TECTONIC INFLUENCES ON SURFICIAL PROCESSES AND DEFORMATION ALONG THE NANKAI ACCRETIONARY PRISM, SOUTHWEST JAPAN

Abstract

This dissertation presents interpretations of new, high-resolution multibeam bathymetric data, reprocessed 3D seismic data and drill cores from the southern Kumano Basin and Nankai accretionary prism off southwest Japan. These combined data sets show a widely variable surface morphology and provide insight into: 1) the distribution of landsliding along the prism, 2) a nested series of moderately-sized mass transport deposits (MTDs) along the seaward side of the forearc basin, 3) and record ~2.87 million years of structural and depositional history of a trench slope basin.

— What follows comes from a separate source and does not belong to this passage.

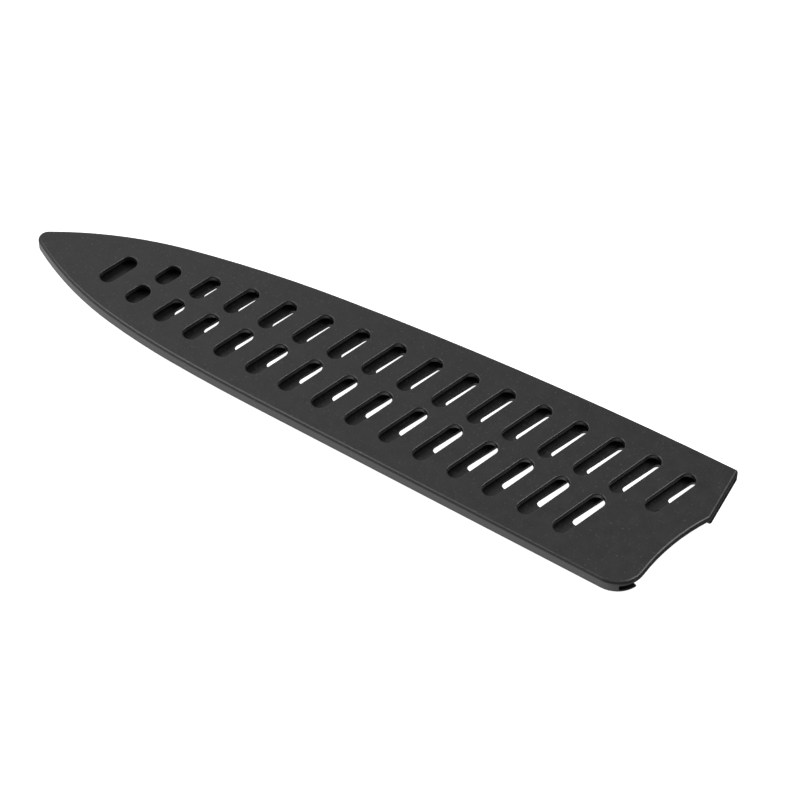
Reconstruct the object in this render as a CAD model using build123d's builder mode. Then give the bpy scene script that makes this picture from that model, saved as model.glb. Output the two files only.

We mapped and cataloged 718 individual landslide scars, 56% of which are part of complex (multi-slide) structures. One of the more prominent complexes in the forearc basin is completely contained within the 3D seismic volume and dates to ~0.3 – 0.9 Ma. A kinematic investigation revealed 10 individual landslides that originate from the same prominent scar as a likely result of earthquake cycle related faulting along a regional out-of-sequence thrust (megasplay fault). Fault related landsliding also occurs within a trench slope basin seaward of the outer ridge. The 3D seismic volume and drill core data permit a kinematic reconstruction of the basin since ~2.4 Ma. In the NE, deformation is accommodated by the main megasplay while deformation in the SW is along break-backward imbricate branches of the megasplay. We suggest that these differences are caused by subsurface geometry and seamount subduction and directly influence the depth and surface morphology of the trench slope basin via landsliding.